8/10
More of a parody than a homage.
28 March 2024
More of a parody than a homage, Sam Raimi's western "The Quick and the Dead" is something of a one-off, an ultra stylish exercise in what might best be described a 'pure cinema' with style of the pop-art variety dominating virtually every frame and if the, admittedly gorgeous imagery isn't enough, there's always that cast, (Sharon Stone, Gene Hackman, Russell Crowe, Leonardo DiCaprio, Pat Hingle, Keith David, Kevin Conway, Lance Henriksen, Gary Sinise, Roberts Blossom et al).

The thin plot has Stone riding into town with the sole intention of avenging her father's killing only to find herself in the middle of a gunfight competition, a kind of last man, (or in this case, woman), standing and the incentive for all this gun-play and almost surrealistic killing is a large pot of money for the eventual winner.
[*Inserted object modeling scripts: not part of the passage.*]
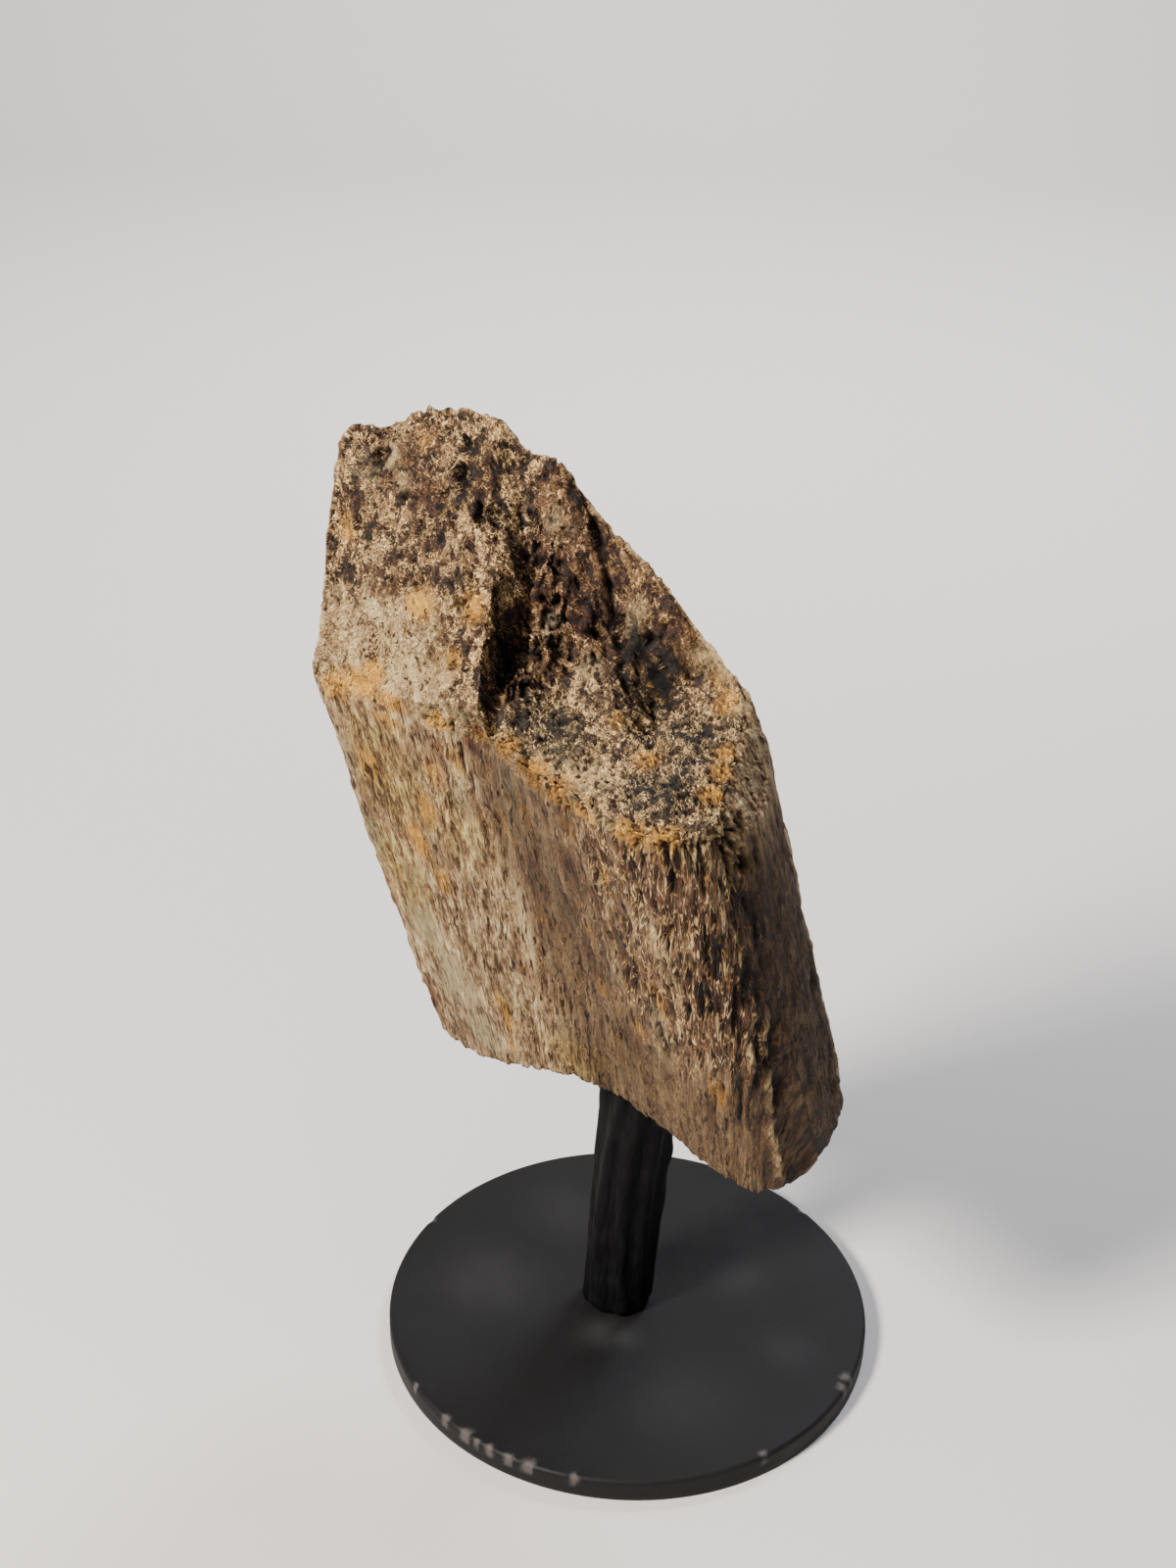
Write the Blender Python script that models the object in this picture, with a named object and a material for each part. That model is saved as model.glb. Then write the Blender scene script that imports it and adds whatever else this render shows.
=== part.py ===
# Fossil rib fragment on a rough post and a thin round disc.
# Lengths at the top are in millimetres and become metres when a mesh is made.
# Origin: the middle of the disc's underside, +Z up, front towards -Y.

import bmesh
import bpy
import numpy as np
from mathutils import Vector

MM = 0.001

# disc
DISC_RADIUS = 45.0
DISC_THICKNESS = 4.5
DISC_EDGE = 0.9
DISC_SIDES = 80

# post: a nearly upright stick that leans a little to the right
POST_RADIUS = 6.3
POST_FOOT = np.array([-2.0, 1.6, 4.8])
POST_HEAD = np.array([1.9, 0.0, 77.0])
POST_FLUTES = 9
POST_FLUTE_DEPTH = 0.32
POST_SIDES = 36
POST_RINGS = 15
CLEARANCE = 0.3

# bone: a prism of rib section, its axis leaning forward and to the left
BONE_FOOT = np.array([4.0, -3.0, 56.0])
LEAN_FORWARD = np.radians(17.0)
LEAN_LEFT = np.radians(14.0)
FACE_YAW = np.radians(-41.0)
BREAK_LEVEL = 15.0
LEDGE_LEVEL = 100.0
SOCKET_CENTRE = (-4.0, 5.0)
COLUMNS = 84
SIDE_RINGS = 16
CAP_RINGS = 21
UNDER_RINGS = 5
SPINE_REACH = 0.86

# relief of the skin and of the two broken ends
FURROW_DEPTH = 0.45
SWELL_DEPTH = 0.45
RIDGE_NOTCH = 1.8
PIT_DEPTH = 0.9
GROOVE_DEPTH = 0.9
END_BEVEL = 7.0
UNDER_CHIP = 6.0
UNDER_RAGGED = 1.1

# Rib section across the axis, anticlockwise from the right end: eight points on
# the back, the left end, then eight points on the broad front face.
SECTION_LOW = [
    (39.6, -3.0), (37.4, 6.0), (31.0, 13.5), (19.5, 17.5), (7.0, 19.0), (-4.0, 18.7),
    (-16.0, 17.0), (-28.0, 14.0), (-38.0, 6.0), (-41.5, -4.0), (-35.0, -14.5),
    (-24.0, -16.0), (-13.0, -13.2), (-3.0, -10.8), (8.0, -10.5), (18.0, -12.4),
    (29.5, -13.5), (37.0, -11.3),
]
SECTION_HIGH = [
    (41.6, -4.0), (39.4, 4.5), (32.6, 12.5), (20.5, 16.5), (8.0, 18.0), (-3.0, 18.0),
    (-14.0, 17.0), (-25.0, 14.5), (-34.0, 8.5), (-38.5, -3.0), (-31.0, -13.0),
    (-21.0, -12.7), (-10.0, -10.8), (0.0, -9.5), (10.0, -11.5), (20.0, -12.7),
    (31.0, -13.8), (38.5, -11.5),
]

# height of the broken back rim, left to right: the lobe, a step, the long fall
RIM_PLACE = [-28.0, -20.0, -9.0, -6.0, 1.0, 4.0, 7.0, 11.0, 18.0, 22.0, 29.0, 33.0, 38.0]
RIM_HEIGHT = [132.8, 135.0, 134.5, 129.5, 129.0, 124.0, 120.0, 116.5, 112.0,
              107.5, 106.0, 102.0, 100.0]

# hollows in the broken top: place across, place through, width, length, depth
HOLLOWS = [
    (-1.0, 0.5, 2.0, 5.0, 4.0),
    (17.0, 8.5, 3.0, 3.2, 6.5),
    (20.5, 5.0, 2.0, 2.2, 3.5),
    (10.5, 11.5, 2.0, 3.0, 3.5),
    (5.0, 7.0, 2.0, 2.4, 2.6),
    (-2.0, 9.0, 2.0, 2.4, 2.6),
    (1.0, 13.0, 1.6, 2.0, 2.0),
    (-12.0, 8.0, 1.8, 1.6, 2.0),
    (-24.0, 4.0, 2.0, 1.8, 1.6),
]


def clear_scene():
    for item in list(bpy.data.objects):
        bpy.data.objects.remove(item, do_unlink=True)


def bone_axes():
    """Unit vectors along the bone, across its broad face, and through it."""
    along = np.array([-np.tan(LEAN_LEFT), -np.tan(LEAN_FORWARD), 1.0])
    along /= np.linalg.norm(along)
    across = np.array([np.cos(FACE_YAW), np.sin(FACE_YAW), 0.0])
    across -= across.dot(along) * along
    across /= np.linalg.norm(across)
    return along, across, np.cross(along, across)


def smooth_step(low, high, value):
    t = np.clip((value - low) / (high - low), 0.0, 1.0)
    return t * t * (3.0 - 2.0 * t)


def rough(x, y, seed):
    """Smooth random surface with one bump per unit, between -1 and 1."""
    size = 64
    knots = np.random.RandomState(seed).uniform(-1.0, 1.0, (size, size))
    column, row = np.floor(x).astype(int), np.floor(y).astype(int)
    s, t = smooth_step(0.0, 1.0, x - column), smooth_step(0.0, 1.0, y - row)
    a, b = column % size, (column + 1) % size
    c, d = row % size, (row + 1) % size
    low = knots[a, c] * (1.0 - s) + knots[b, c] * s
    high = knots[a, d] * (1.0 - s) + knots[b, d] * s
    return low * (1.0 - t) + high * t


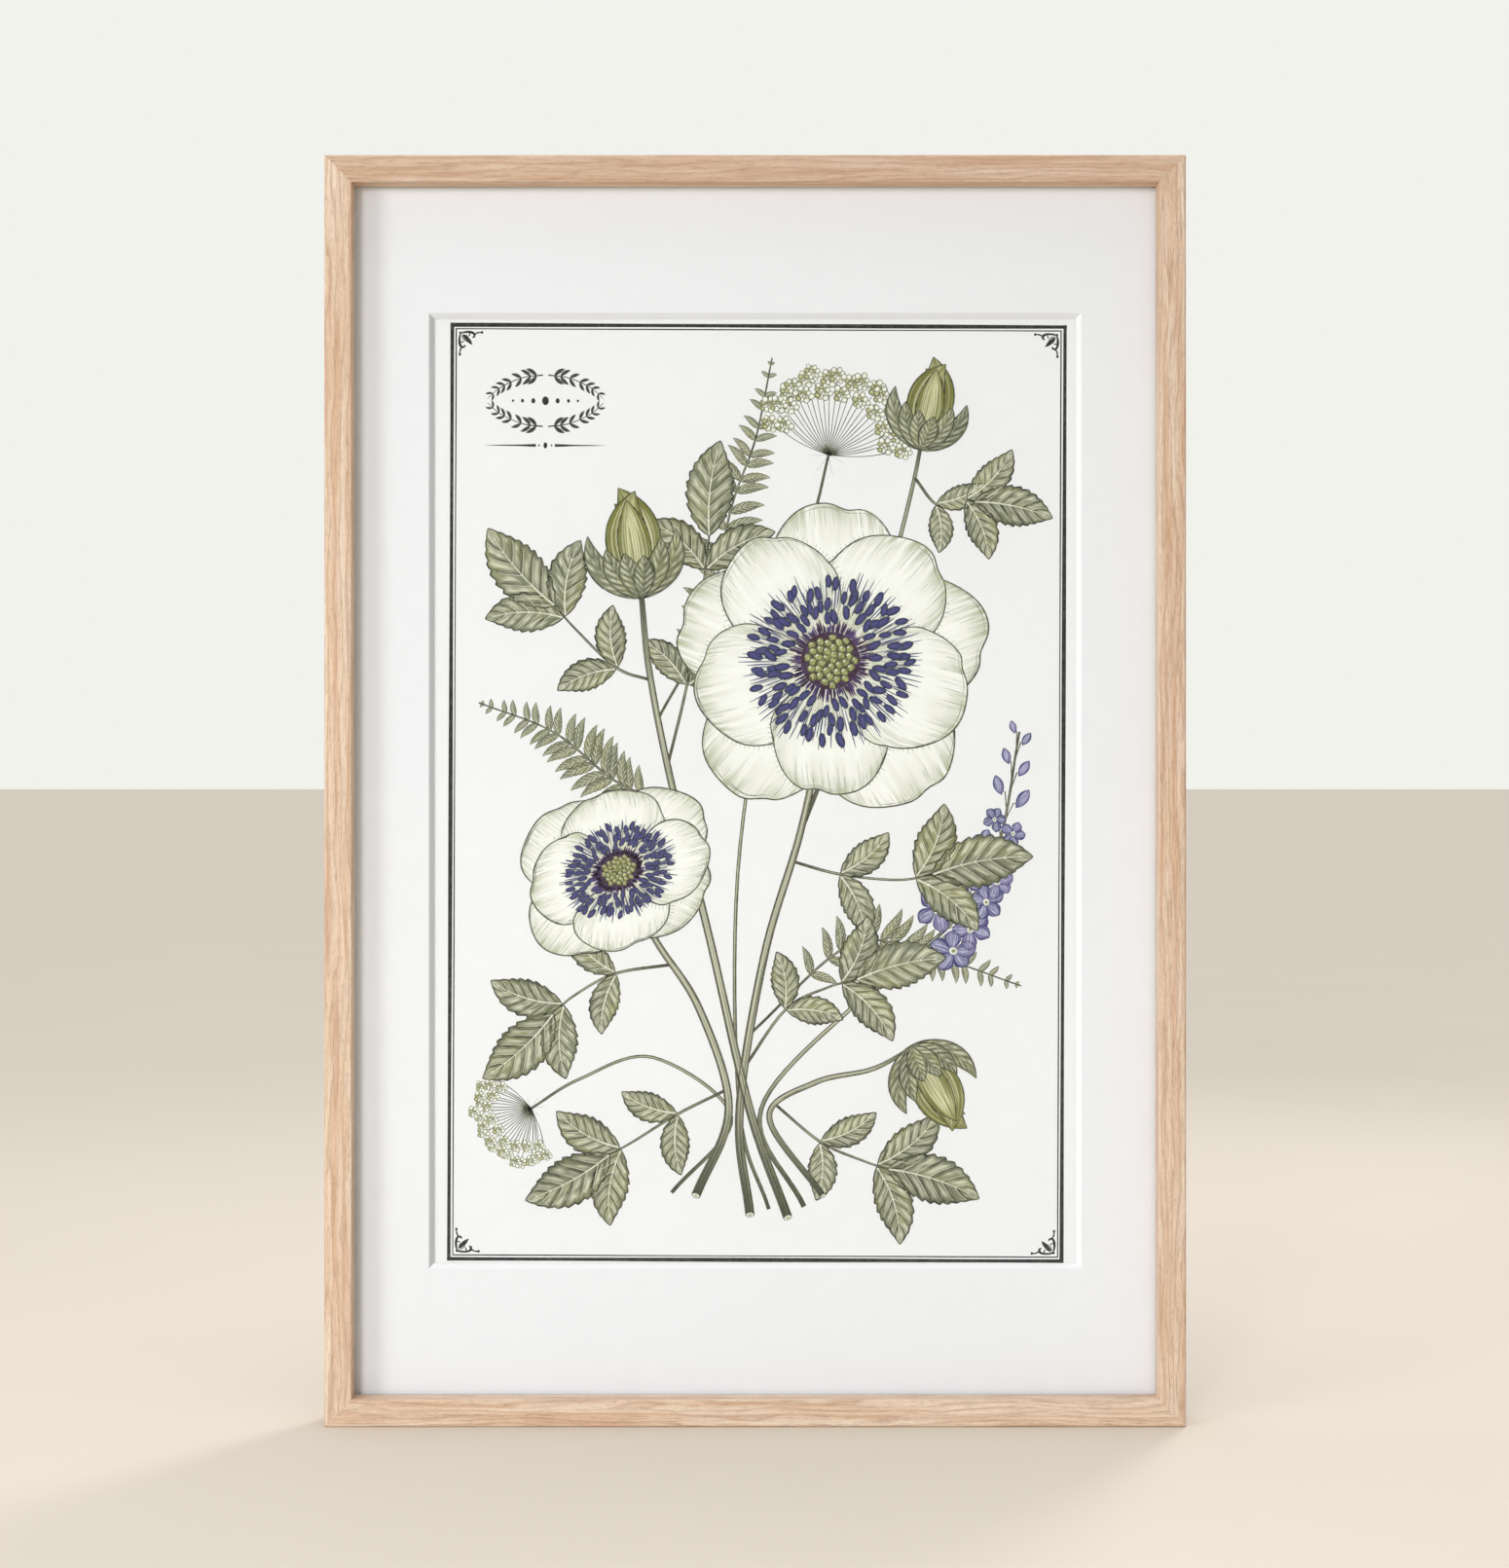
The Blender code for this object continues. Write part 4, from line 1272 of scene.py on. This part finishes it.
def larkspur_flower(motif, at, size, angle, level):
    """A small flower of five pointed petals with a pale eye."""
    vary = motif.vary
    tone = vary(0, 1)
    for order, k in enumerate((0, 2, 4, 1, 3)):
        out = facing(angle + 2 * math.pi * k / 5 + vary(-0.1, 0.1))
        tip = at + out * size * vary(0.52, 0.62)
        where = leaf_map(at, tip, size * 0.42, vary(-0.1, 0.1), 0, 1.15)
        height = level + 0.14 * order
        shade = min(1, max(0, tone + vary(-0.3, 0.3)))
        motif.shape(10, 4, where, height, "larkspur", shade, 0.55, 0.06, "violet", 1, 0.1)
        for v in (-0.45, 0, 0.45):
            motif.stroke(where, v, 0.2, 0.8, 3, 0.4, height + 0.04, "violet", vary(0.4, 1))
    motif.dot(at, size * 0.22, size * 0.19, angle, level + 0.8, "petal")
    motif.dot(at, size * 0.09, size * 0.09, angle, level + 0.9, "heart")


def larkspur(motif, points):
    """A larkspur spike: open flowers low on the stalk, closed buds at its tip."""
    steps, flowers, first = 60, 18, 0.56  # first is how far up the stalk the flowers start
    vary = motif.vary
    path, sides = stem(motif, points, STALKS_BEHIND, 3.4, 1.2, steps)
    for k in range(flowers):
        share = k / (flowers - 1)
        i = round((first + (1 - first) * share**0.9) * steps)
        side = 1 if k % 2 else -1
        size = 29 * (1 - 0.7 * share)
        at = path[i] + sides[i] * (side * size * vary(0.42, 0.54))
        stalk = [path[max(0, i - 2)], (path[i] + at) / 2, at]
        motif.line(stalk, 0.9, STALKS_BEHIND + 0.7, "ink", 0.8, taper=0.2)
        level = LEAVES_BEHIND + 0.03 * k + (1.2 if k % 2 else 0)
        if share < 0.66:
            larkspur_flower(motif, at, size, vary(0, 6), level)
        else:
            way = (sides[i] * (0.5 * side) - left_of(sides[i])) * size
            where = leaf_map(at - way * 0.2, at + way * 0.8, size * 0.55, 0, 0, 0.9)
            motif.shape(8, 4, where, level, "larkspur", vary(0, 1), 0.5, 0.1, "violet", 1, 0.1)


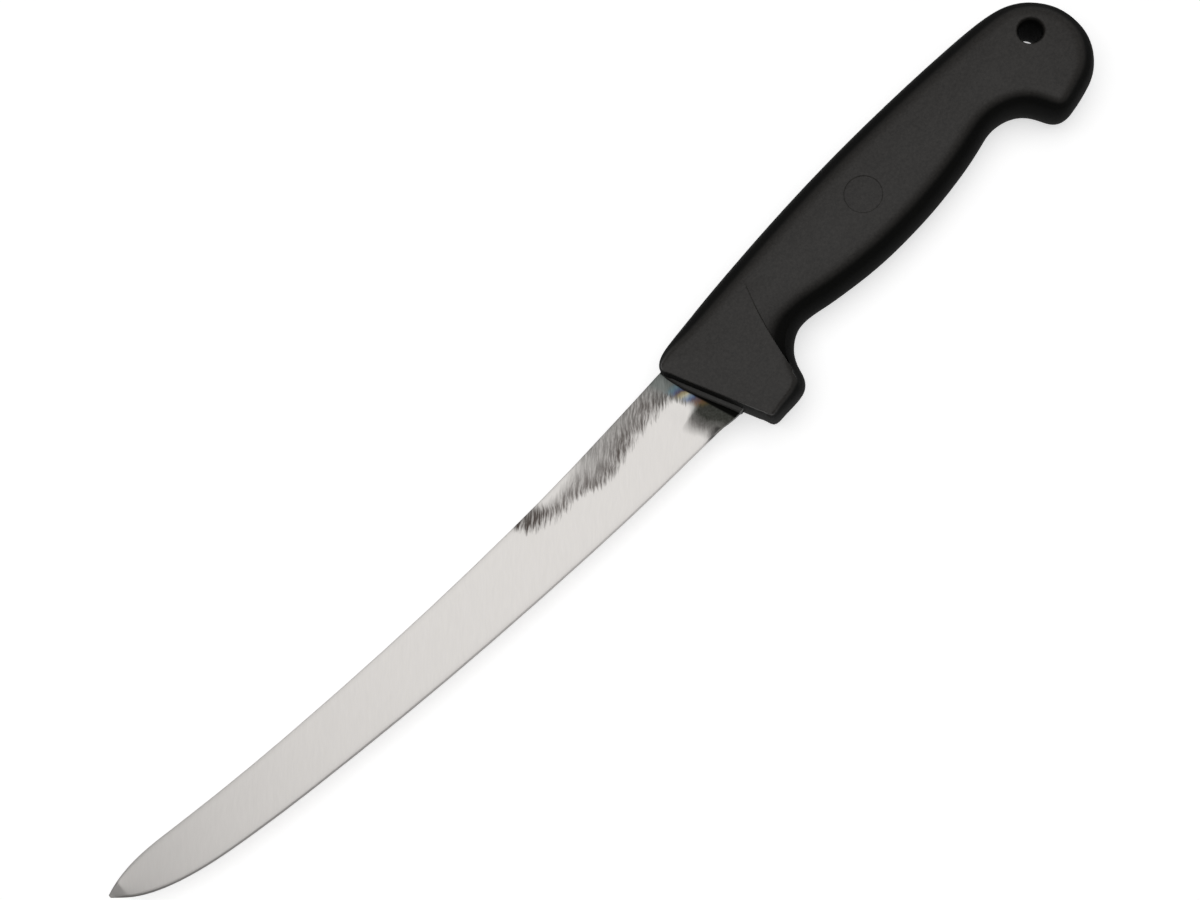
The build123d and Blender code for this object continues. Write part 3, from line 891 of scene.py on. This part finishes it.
    # Loose points between them: more rings, where they don't cross, and a grid
    loose = []
    for angle in spec["innerAngles"]:
        inset = roll * (1 - math.cos(math.radians(angle)))
        ring = outline - outward * inset[:, None]
        loose.append(ring[np.abs(toLoop(ring, outline)[0] - inset) < 0.02])
    least, most = innerRing.min(0), innerRing.max(0)
    rows = np.arange(least[1], most[1], spec["grid"] * math.sqrt(3) / 2)
    gridPoints = np.array([(x + (k % 2) * spec["grid"] / 2, y) for k, y in enumerate(rows)
                           for x in np.arange(least[0], most[0], spec["grid"])])
    away, width = rollAt(gridPoints)
    loose.append(gridPoints[away > width + spec["clear"]])
    loose = np.vstack(loose)
    loose = loose[insideLoop(loose, innerRing)]
    keep = np.hypot(loose[:, 0] - holeX, loose[:, 1] - holeY) > holeRadius
    for line in lines:
        keep &= toLoop(loose, line)[0] > spec["clear"]
    side, _ = creaseSide(loose)
    nearCrease = np.hypot(*(loose - crease.mean(0)).T) < spec["creaseReach"]
    keep &= ~(nearCrease & (np.abs(side - spec["creaseWall"] / 2) < spec["creaseClear"]))
    points.append(loose[keep])

    corners, _, triangles, _, _, _ = geometry.delaunay_2d_cdt(
        [Vector(p) for p in np.vstack(points)], edges, [], 0, 1e-6)
    corners = np.array([tuple(c) for c in corners])
    triangles = np.array([t for t in triangles if len(t) == 3])
    throat = circleAt((holeX, holeY), holeRadius, spec["holePoints"])
    middles = corners[triangles].mean(1)
    triangles = triangles[insideLoop(middles, innerRing) & ~insideLoop(middles, throat)]
    heights = heightAt(corners)
    heights[toLoop(corners, innerRing)[0] < 1e-4] = rings[-1][0, 2]
    throatHeights = heightAt(throat)

    # The rolled edge, both flanks, and the hole's wall
    levels = rings[:0:-1] + [rings[0]] + [ring * (1, 1, -1) for ring in rings[1:]]
    vertices = np.vstack(levels).tolist()
    faces = wallFaces(0, len(levels), len(outline))
    for sign in (1, -1):
        start = len(vertices)
        vertices += np.column_stack([corners, sign * heights]).tolist()
        faces += [tuple(start + k for k in t[::sign]) for t in triangles.tolist()]
    faces += wallFaces(len(vertices), spec["wallLevels"], len(throat), inwards=True)
    for level in np.linspace(1, -1, spec["wallLevels"]):
        vertices += np.column_stack([throat, level * throatHeights]).tolist()

    mesh = bpy.data.meshes.new("handle_faces")
    mesh.from_pydata([tuple((np.array(v) + datum) * mm) for v in vertices], [], faces)
    shape = mergedShape(mesh, 0.005 * mm)
    bpy.data.meshes.remove(mesh)
    bmesh.ops.recalc_face_normals(shape, faces=shape.faces)
    return solidObject("handle_grip", shape, gripPlastic, 32)


handleGrip = makeHandle(handleSet)
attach(handleGrip, "root")
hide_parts("handle")


# Stage: a white paper floor whose sides rise far away, so that it fills the picture, two lamps and
# a weak plain world. Lengths are in m
stageSet = {
    "floorSize": 12.0,
    "floorDepth": 0.02 * mm,
    "rimReach": 3.0,
    "rimHeight": 3.0,
    "floorColour": "#d0d0d0",
    "floorRoughness": 0.9,
    "lift": 0.6,                      # added where the floor is seen, which makes it white
    "world": 0.12,
    "softbox": {"place": (0.05, 0.10, 0.9), "lookAt": (0.02, 0.0, 0), "size": (1.25, 0.85),
                "radiance": 1.28},
    "fill": {"place": (0.0, 0.0, 1.5), "lookAt": (0.0, 0.0, 0), "size": (2.4, 2.4), "radiance": 0.5},
}


def makeFloor(spec):
    half = spec["floorSize"] / 2
    wide = half + spec["rimReach"]
    corners = [(-1, -1), (1, -1), (1, 1), (-1, 1)]
    vertices = [(x * half, y * half, -spec["floorDepth"]) for x, y in corners]
    vertices += [(x * wide, y * wide, spec["rimHeight"]) for x, y in corners]
    sides = [(4 + k, 4 + (k + 1) % 4, (k + 1) % 4, k) for k in range(4)]
    mesh = bpy.data.meshes.new("floor")
    mesh.from_pydata(vertices, [], [(0, 1, 2, 3)] + sides)
    floor = addObject("floor", mesh)

    # White paper: matt and even. What sees it finds it lifted to white, with the knife's shadow on it
    material = bpy.data.materials.new("white_paper_floor")
    material.use_nodes = True
    tree = material.node_tree
    add = partial(addNode, tree)
    shader = tree.nodes["Principled BSDF"]
    shader.inputs["Base Color"].default_value = toLinear(spec["floorColour"])
    shader.inputs["Roughness"].default_value = spec["floorRoughness"]
    rays = add("ShaderNodeLightPath").outputs
    seen = rays["Is Camera Ray"]
    for kind in ("Is Glossy Ray", "Is Transmission Ray"):
        seen = add("ShaderNodeMath", {0: seen, 1: rays[kind]}, operation="MAXIMUM")
    lift = add("ShaderNodeMath", {0: seen, 1: spec["lift"]}, operation="MULTIPLY")
    shader.inputs["Emission Color"].default_value = (1, 1, 1, 1)
    tree.links.new(lift.outputs[0], shader.inputs["Emission Strength"])
    mesh.materials.append(material)


makeFloor(stageSet)


def makeLamp(name, spec):
    data = bpy.data.lights.new(name, "AREA")
    data.shape = "RECTANGLE"
    data.size, data.size_y = spec["size"]
    data.energy = spec["radiance"] * math.pi * data.size * data.size_y
    lamp = addObject(name, data)
    lamp.location = spec["place"]
    lamp.rotation_mode = "QUATERNION"
    away = Vector(spec["place"]) - Vector(spec["lookAt"])
    lamp.rotation_quaternion = away.to_track_quat("Z", "Y")
    return lamp


makeLamp("softbox", stageSet["softbox"])
makeLamp("fill", stageSet["fill"]).visible_glossy = False

world = bpy.data.worlds.new("studio")
world.use_nodes = True
bpy.context.scene.world = world
world.node_tree.nodes["Background"].inputs["Color"].default_value = (1, 1, 1, 1)
world.node_tree.nodes["Background"].inputs["Strength"].default_value = stageSet["world"]
print("stage: floor, lamps and world made")
bpy.context.scene.view_settings.view_transform = "Standard"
Of course, Raimi's name on the credits should be a clue as to what kind of film you are going to get. Dante Spinotti provides the sometimes mind-boggling images and Pietro Scalia's editing is as quickfire as the gun play but it's Hackman who owns the film, giving it that added touch of class it would otherwise have lacked. Naturally it draws attention to itself from one frame to the next but it's also ridiculously entertaining. Perhaps too popular to be called a 'cult movie' it's some sort of classic nevertheless.